When you walk into the offices of the Education Law Center and turn down the hall to your right, you’ll see a wall covered in framed photographs. The frames don’t match. Many of the photos are printouts on standard 8.5 x 11 office paper. The pictures aren’t aligned neatly or in any discernable order. They all have one thing in common, though; they are all of staff members or the children and families that have been helped by ELC.

Today, as I write this column, I’m on the 6:40 a.m. train to Harrisburg to attend a preliminary injunction hearing for Derrick, a 9-year-old boy who is legally deaf and blind. Federal law says that Derrick’s local school district must place him in the least restrictive environment possible, but his school district shipped him off to a private school in Massachusetts, hundreds of miles from his family. His parents pulled him out of that school and demanded that the school district place Derrick in his local school. The school district replied that they would send him to Maryland. That’s when the hearings started. For nearly two years, administrative officers and the Pennsylvania Department of Education have told the school district that Derrick must be educated in his local school and have a specially trained helper who can communicate the material to him.

The school district stalled.

Finally, it looked liked progress might be made. The school district appeared to capitulate and hired a helper for Derrick. However, the helper wasn’t properly trained and the school district didn’t appear to have plans to train its staff appropriately. The result: deprived of sensory contact at school, Derrick began self-abusing, bruising himself and causing open wounds. His parents pulled him out of school and this morning they are seeking an injunction to force the district to hire a qualified helper for Derrick and/or to train its staff.

Students with disabilities, English-language learners, children unfairly kicked out of school for “discipline problems” and placed in alternative schools, and the families of all of these kids are ELC’s clients.

As the hodge-podge photo gallery at the entrance shows, ELC is not a cookie-cutter establishment. It’s one part lobbyist, one part civil rights litigator, and one part direct advocate for individuals and their families. I’ve participated in meetings in which the attorneys have debated the best representatives for a class action, listened as attorneys carefully guided parents through what they need to tell their local school when they go in to talk about their child’s education rights, heard testimony before the state board of education, and been on calls with education advocates from around the country.

The most rewarding part of my internship – besides the satisfaction of helping children – is that my work doesn’t go off into the ether. Attorneys give me substantive research to do, not fact checking or summarizing. My research and study having a practical application wasn’t something I experienced often in my 1L courses. I haven’t felt this engaged in my work since I taught kids in the classroom.

That’s not to say that ELC is all sunshine and dewdrops. We lose. Our successes in court and in the legislature are usually compromises rather than complete victories. The laws, even those that support children’s rights, never go as far as we would like.
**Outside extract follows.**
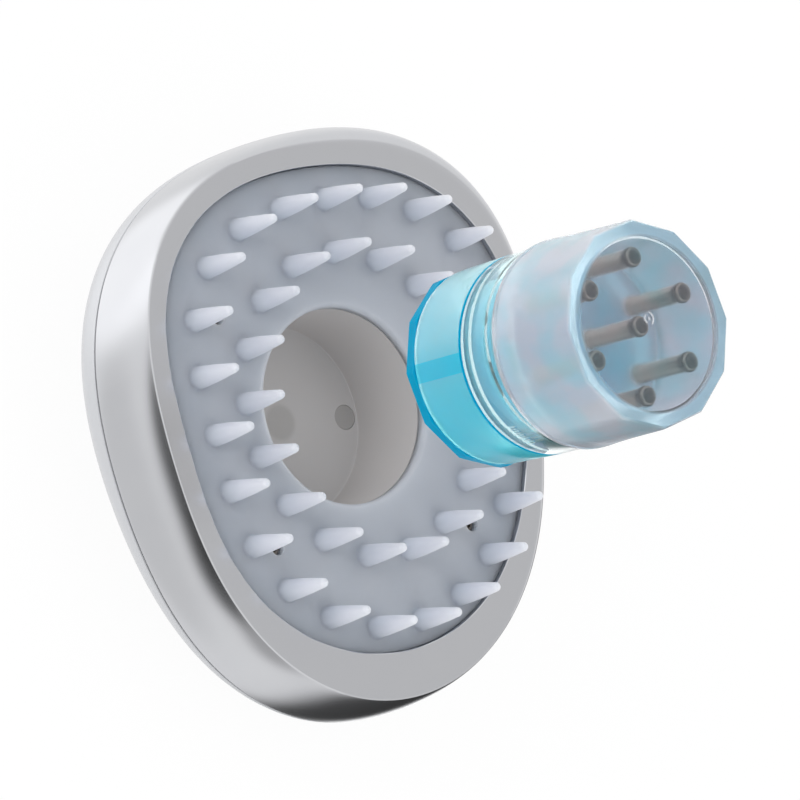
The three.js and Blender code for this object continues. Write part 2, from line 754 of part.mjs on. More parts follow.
// A helical ridge between two radii, with a trapezoid section whose root is the wide side.
function ridge(rootR, crestR, startZ, turns) {
  const steps = Math.round(THREAD_STEPS * turns);
  const section = [
    [rootR, -THREAD_WIDTH / 2],
    [crestR, -THREAD_CREST / 2],
    [crestR, THREAD_CREST / 2],
    [rootR, THREAD_WIDTH / 2],
  ];
  if (crestR < rootR) section.reverse();
  const rings = [];
  for (let i = 0; i <= steps; i++) {
    const angle = (2 * Math.PI * turns * i) / steps;
    const rise = startZ + THREAD_PITCH * turns * (i / steps);
    rings.push(section.map(([r, z]) => [r * Math.cos(angle), r * Math.sin(angle), rise + z]));
  }
  const points = rings.flat(2);
  const faces = [];
  for (let i = 0; i < steps; i++) {
    for (let j = 0; j < 4; j++) {
      const a = 4 * i + j;
      const b = 4 * i + ((j + 1) % 4);
      faces.push(a, b + 4, b, a, a + 4, b + 4);
    }
  }
  const last = 4 * steps;
  faces.push(0, 1, 2, 0, 2, 3, last, last + 2, last + 1, last, last + 3, last + 2);
  const geometry = new THREE.BufferGeometry();
  geometry.setAttribute("position", new THREE.Float32BufferAttribute(points, 3));
  geometry.setIndex(faces);
  return solid(geometry);
}

const footR = bottleR - BOTTLE_TAPER;
const threadCrestR = neckR + THREAD_DEPTH;
const collarBoreR = threadCrestR + FIT;
const sealOuterR = collarBoreR + SEAL_W;
const threadStartZ = bodyTopZ + SEAT + SEAL_H + FIT + THREAD_WIDTH;

// A twelve-sided disc with a spigot that plugs the bottom of the bottle.
function bottleBase() {
  const bore = footR - BOTTLE_WALL - FIT;
  const disc = loft(
    [
      ring(facetEdge(bottleR - EDGE_BREAK), 0, FACET_STEPS),
      ring(facetEdge(bottleR), EDGE_BREAK, FACET_STEPS),
      ring(facetEdge(bottleR), BASE_T, FACET_STEPS),
    ],
    false,
  );
  const spigotTopZ = BASE_T + BASE_SPIGOT;
  return disc.add(
    turned([
      [bore - BOTTLE_WALL, BASE_T / 2],
      [bore, BASE_T / 2],
      [bore, spigotTopZ],
      [bore - BOTTLE_WALL, spigotTopZ],
    ]),
  );
}

function bottleBody() {
  const bore = footR - BOTTLE_WALL;
  const low = BASE_T + SEAT;
  const neckTopZ = bodyTopZ + NECK_H;
  const body = turned([
    [bore, low],
    [footR, low],
    [bottleR, bodyTopZ - EDGE_BREAK],
    [bottleR - EDGE_BREAK, bodyTopZ],
    [neckR, bodyTopZ],
    [neckR, neckTopZ],
    [neckR - NECK_WALL, neckTopZ],
    [neckR - NECK_WALL, bodyTopZ - BOTTLE_WALL],
    [bore, bodyTopZ - BOTTLE_WALL],
  ]);
  return body.add(ridge(neckR - THREAD_ROOT, threadCrestR, threadStartZ, THREAD_TURNS));
}

function headSeal() {
  const low = bodyTopZ + SEAT;
  return turned([
    [collarBoreR, low],
    [sealOuterR, low],
    [sealOuterR, low + SEAL_H],
    [collarBoreR, low + SEAL_H],
  ]);
}

const spigotR = bottleR - COLLAR_LIP;
const plateSeatR = spigotR - SPIGOT_WALL;
const plateZ = plateTopZ - PLATE_T;

function applicatorCollar() {
  const low = bodyTopZ + SEAT;
  const sealRoomR = sealOuterR + PLAY;
  const sealTopZ = low + SEAL_H + SEAT;
  const collar = turned([
    [sealRoomR, low],
    [bottleR - EDGE_BREAK, low],
    [bottleR, low + EDGE_BREAK],
    [bottleR, collarTopZ],
    [spigotR, collarTopZ],
    [spigotR, plateTopZ],
    [plateSeatR, plateTopZ],
    [plateSeatR, plateZ - SEAT],
    [collarBoreR, plateZ - SEAT],
    [collarBoreR, sealTopZ],
    [sealRoomR, sealTopZ],
  ]);
  const start = threadStartZ + THREAD_PITCH / 2;
  const crest = neckR + FIT;
  return collar.add(ridge(collarBoreR + THREAD_ROOT, crest, start, THREAD_TURNS));
}

const pinPlaces = [
  [0, 0],
  ...Array.from({ length: RING_PINS }, (_, i) =>
    polar(PIN_START - (i * 360) / RING_PINS, bottleR - PIN_EDGE),
  ),
];

function nozzlePlate() {
  let disc = rod(plateSeatR - PLAY, plateZ, plateTopZ, ROUND);
  for (const [x, y] of pinPlaces) {
    const hole = rod(PIN_R + PLAY, plateZ - OVERRUN, plateTopZ + OVERRUN);
    disc = disc.subtract(at(hole, x, y));
  }
  return disc;
}

const ballZ = pinTipZ + BALL_SHOWS - BALL_R;

// A tube with an oil channel up its middle and a socket for the ball in its crimped end.
function pinTube() {
  const socketR = BALL_R + BALL_PLAY;
  const mouthR = Math.sqrt(BALL_R ** 2 - (pinTipZ - ballZ) ** 2) + BALL_PLAY;
  const socketZ = ballZ - socketR;
  const equatorLow = ballZ - BALL_R / 2;
  return turned(
    [
      [CHANNEL_R, plateZ],
      [PIN_R, plateZ],
      [PIN_R, pinTipZ - EDGE_BREAK],
      [PIN_R - EDGE_BREAK, pinTipZ],
      [mouthR, pinTipZ],
      [socketR, ballZ + BALL_PLAY],
      [socketR, equatorLow],
      [CHANNEL_R, socketZ],
    ],
    SMALL_ROUND,
  );
}

const rollerBall = () => solid(new THREE.SphereGeometry(BALL_R, SMALL_ROUND, SMALL_ROUND / 2));

function cap() {
  const boreR = spigotR + FIT;
  const low = collarTopZ + SEAT;
  const ceilingZ = capTopZ - CAP_FRONT_WALL;
  const frontR = bottleR + CAP_FRONT_PROUD;
  const bandR = bottleR + CAP_BAND_PROUD;
  const steps = FACET_STEPS;
  return loft(
    [
      ring(frontR - CAP_WALL_TOP, ceilingZ, steps),
      ring(bandR - CAP_WALL_LOW, plateTopZ + SEAT + FIT, steps),
      ring(boreR, plateTopZ + SEAT, steps),
      ring(boreR, low, steps),
      ring(bottleR + CAP_RIM_PROUD, low, steps),
      ring(bandR, low + CAP_BAND_H, steps),
      ring(facetEdge(frontR), capTopZ - CAP_EDGE, steps),
      ring(facetEdge(frontR - CAP_EDGE), capTopZ, steps),
    ],
    false,
  );
}

// The assembly: the handset's axis stands beside the origin, so that the origin is under its middle.
const group = new THREE.Group();
const handset = new THREE.Group();
const bottle = new THREE.Group();
const seamPoints = ring(seamEdge, seamZ);
const middle = (axis) => {
  const values = seamPoints.map((point) => point[axis]);
  return (Math.min(...values) + Math.max(...values)) / 2;
};
handset.position.set(-middle(0), -middle(1), 0);
bottle.position.set(0, 0, bottleZ);
handset.add(bottle);
group.add(handset);

function part(parent, name, body, material, position = [0, 0, 0]) {
  const mesh = new THREE.Mesh(geometryOf(body), material.clone());
  mesh.name = name;
  mesh.position.set(...position);
  parent.add(mesh);
}

part(handset, "front_shell", frontShell(), SATIN_CHROME);
part(handset, "rear_cover", rearCover(), GREY_ABS);
part(handset, "seam_gasket", seamGasket(), DARK_RUBBER);
part(handset, "comb_pad", combPad(), SILICONE);
part(handset, "pad_carrier", padCarrier(), GREY_ABS);
part(handset, "well_cup", wellCup(), CUP_ABS);
part(handset, "well_magnet", rod(MAGNET_R, cupZ - MAGNET_T - SEAT, cupZ - SEAT, ROUND), MAGNET_NICKEL);
part(handset, "well_vent", rod(VENT_R, cupZ + SEAT, wellFloorZ - SEAT), DARK_RUBBER, [ventX, 0, 0]);
casePlaces.forEach(([x, y], i) => {
  const length = carrierTopZ - shelfZ + CASE_SCREW_GRIP;
  const socket = rod(SCREW_SOCKET_R, SCREW_HEAD_T / 2, SCREW_HEAD_T + OVERRUN, SOCKET_SIDES);
  const body = screw(SCREW_R, SCREW_HEAD_R, SCREW_HEAD_T, length).subtract(socket);
  part(handset, `case_screw_${i + 1}`, body, STEEL, [x, y, carrierTopZ + SEAT]);
});
part(handset, "motor_can", motorCan(), STEEL, motorPlace);
part(handset, "motor_shaft", motorShaft(), STEEL, motorPlace);
part(handset, "eccentric_weight", eccentricWeight(), BRASS, motorPlace);
part(handset, "motor_strap", strap(MOTOR_R), BLACK_NYLON, motorPlace);
part(handset, "battery_cell", batteryCell(), CELL_WRAP, batteryPlace);
part(handset, "battery_strap", strap(BATTERY_R), BLACK_NYLON, batteryPlace);
strapScrews.forEach(([x, y, z], i) => {
  const length = EAR_T + STRAP_SCREW_GRIP;
  const body = screw(SCREW_R, SCREW_HEAD_R, SCREW_HEAD_T, length).rotate([180, 0, 0]);
  part(handset, `strap_screw_${i + 1}`, body, STEEL, [x, y, z - EAR_T - SEAT]);
});
part(handset, "main_board", mainBoard(), BOARD_GREEN);
boardScrewPlaces.forEach(([x, y], i) => {
  const length = BOARD_T + (boardZ - REAR_WALL) - FIT;
  const body = screw(BOARD_SCREW_R, BOARD_SCREW_HEAD_R, BOARD_SCREW_HEAD_T, length);
  part(handset, `board_screw_${i + 1}`, body, STEEL, [x, y, boardTopZ + SEAT]);
});
part(handset, "tact_switch", tactSwitch(), BLACK_NYLON);
part(handset, "power_button", powerButton(), GREY_ABS);
part(handset, "indicator_lens", flangedPin(LENS_R), LENS_CLEAR, [...lensPlace, 0]);
contactPlaces.forEach(([x, y], i) => {
  part(handset, `charge_contact_${i + 1}`, flangedPin(CONTACT_R), BRASS, [x, y, 0]);
});

part(bottle, "bottle_base", bottleBase(), CYAN_CLEAR);
part(bottle, "bottle_body", bottleBody(), AQUA_FROST);
part(bottle, "head_seal", headSeal(), SILICONE);
part(bottle, "applicator_collar", applicatorCollar(), AQUA_CLEAR);
part(bottle, "nozzle_plate", nozzlePlate(), CAP_FROST);
pinPlaces.forEach(([x, y], i) => {
  part(bottle, `pin_tube_${i + 1}`, pinTube(), STEEL, [x, y, 0]);
  part(bottle, `roller_ball_${i + 1}`, rollerBall(), STEEL, [x, y, ballZ]);
});
part(bottle, "cap", cap(), CAP_FROST);

export default group;
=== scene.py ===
# %% [markdown]
# # Dressing an electric scalp massager
# The massager comes from CAD as a fixed frame: fifty plain solids with the right sizes, places and joints.
# Here each piece that shows is modelled again, finer, in the same place, and every piece gets its finish.
# Three things make this object: a lopsided plated shell, a soft milky comb, and a bottle seen through plastic.

# %% Load the frame
import math

import bmesh
import bpy
from mathutils import Matrix, Vector


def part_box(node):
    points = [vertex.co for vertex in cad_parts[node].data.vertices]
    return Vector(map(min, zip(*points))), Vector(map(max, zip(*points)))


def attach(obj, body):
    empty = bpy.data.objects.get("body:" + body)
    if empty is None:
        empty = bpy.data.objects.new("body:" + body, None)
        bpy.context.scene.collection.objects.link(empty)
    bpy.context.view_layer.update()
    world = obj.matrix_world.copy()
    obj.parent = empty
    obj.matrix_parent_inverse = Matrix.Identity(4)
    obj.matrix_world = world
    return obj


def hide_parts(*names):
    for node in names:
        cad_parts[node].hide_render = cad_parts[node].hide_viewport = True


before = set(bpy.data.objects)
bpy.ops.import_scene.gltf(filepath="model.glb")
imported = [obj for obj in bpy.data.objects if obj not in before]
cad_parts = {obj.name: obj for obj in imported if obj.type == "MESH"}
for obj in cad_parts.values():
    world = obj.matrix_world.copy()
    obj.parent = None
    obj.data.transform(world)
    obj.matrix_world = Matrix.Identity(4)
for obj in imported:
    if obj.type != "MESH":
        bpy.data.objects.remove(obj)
for spare in ("Cube", "Light", "Camera"):
    if spare in bpy.data.objects:
        bpy.data.objects.remove(bpy.data.objects[spare])
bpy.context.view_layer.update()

# %% [markdown]
# Blender counts in metres, and small products are drawn in millimetres. So every size below is written in
# millimetres, and one factor turns it into metres where a vertex is placed.
# The frame says where things are, such as the axis of the well, the rim and the seam.

# %% Places from the frame
MM = 0.001


def span(node):
    """The lowest and highest corner of a CAD node, in millimetres."""
    return tuple(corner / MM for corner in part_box(node))


def middle(node):
    low, high = span(node)
    return (low + high) / 2


def half_width(node):
    low, high = span(node)
    return (high.x - low.x) / 2


def heights(node):
    """The lowest and highest Z of a CAD node, in millimetres."""
    return tuple(corner.z for corner in span(node))


well = middle("well_cup").xy
rim_z = heights("front_shell")[1]
seam_z = middle("seam_gasket").z
print(f"well axis {well.x:.2f}, {well.y:.2f}  rim {rim_z:.2f}  seam {seam_z:.2f}")

# %% [markdown]
# The handset is not round and not symmetrical: it is widest on one side, like a pebble. An outline like
# that can be written as a mean radius with a few waves added, one to five times round.
# One formula then gives the pad's edge, the rim and the seam, and they stay a smooth family. Each outline
# below is a mean radius and one pair of numbers per wave, for its cosine and its sine. The widths of the
# bezel and of the flared side, which lie between the outlines, are waved in the same way.

# %% Outlines of the handset
PAD_EDGE = (45.7, [(2.4, 0.8), (-2.6, 0.1), (0, 1.6), (-1.1, 0)])
BEZEL = (5.0, [(-0.15, -1.6), (-1.45, -0.25), (-0.3, 0.55), (0.2, 0), (-0.1, -0.2)])
FLARE = (3.7, [(-1.2, 0.1), (0.3, 1.5), (-0.75, -0.45), (-0.2, -0.65), (-0.15, 0)])


def waved(outline, angle):
    mean, waves = outline
    return mean + sum(c * math.cos(n * angle) + s * math.sin(n * angle) for n, (c, s) in enumerate(waves, 1))


def pad_edge(angle):
    return waved(PAD_EDGE, angle)


def rim_edge(angle):
    return pad_edge(angle) + waved(BEZEL, angle)


def seam_edge(angle):
    return rim_edge(angle) + waved(FLARE, angle)


def inside(edge, inset):
    """The same outline, drawn in by an inset."""
    return lambda angle: edge(angle) - inset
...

ELC struggles on all fronts. We’re always pushing for more child-friendly laws and policies. Like most non-profits, funding is tenuous and often tied to special projects. Much of the funding for the new attorneys comes from fellowships, which means they’ll be there for a year or two until the fellowship ends. Then, if ELC manages to find the funding, the attorney can stay. Otherwise, it’s time to find a new job.

Philadelphia has a bustling public interest scene. The Philadelphia Bar Association hosted weekly brown-bags throughout the summer. Community Legal Services ran a day-long bus tour of northern Philly to let the summer interns, who mostly live in the more gentrified Center or University City, meet the people for whom we advocate. We visited shelters, retirement homes, housing projects, and community gardens and farms. There was something unsettling about a bus full of yuppie 20-somethings unloading into a former needle park or an emergency shelter. The people who ran these operations were warm and friendly, but most also had an incongruous combination of resignation and suppressed energy, of pragmatism and hope.

As hard as losses are on the ELC staff, I try to remember how much tougher they are for the parents and the children we serve. The pictures on the wall remind us of who we are there to help, but at the end of the day, it’s Derrick’s parents who’ll take their son to school each day wondering if he’ll come home bruised.

I would be remiss if I don’t mention the generosity of the HLS Alumni Association of Philadelphia. Each summer, they give fellowships to Harvard students doing public interest work in the Philadelphia area. They allowed me to meet my funding cap for the summer and live rather better than I was expecting. I should also thank Alexa Shabecoff, who tipped me off to ELC and the Alumni Fellowship, and HLS graduate Deborah Gordon, who convinced me that ELC was where I should spend my summer. Any 1L who is considering working in the public interest needs to go talk with OPIA.

I’m not deluding myself that we all will become public advocates, but nowhere is it more feasible than at Harvard. The fancy suits and the 12-hour days will be there for us soon enough. I, however, was thrilled to work 9 to 5 in jeans and sandals doing a job that makes life better for children and their families.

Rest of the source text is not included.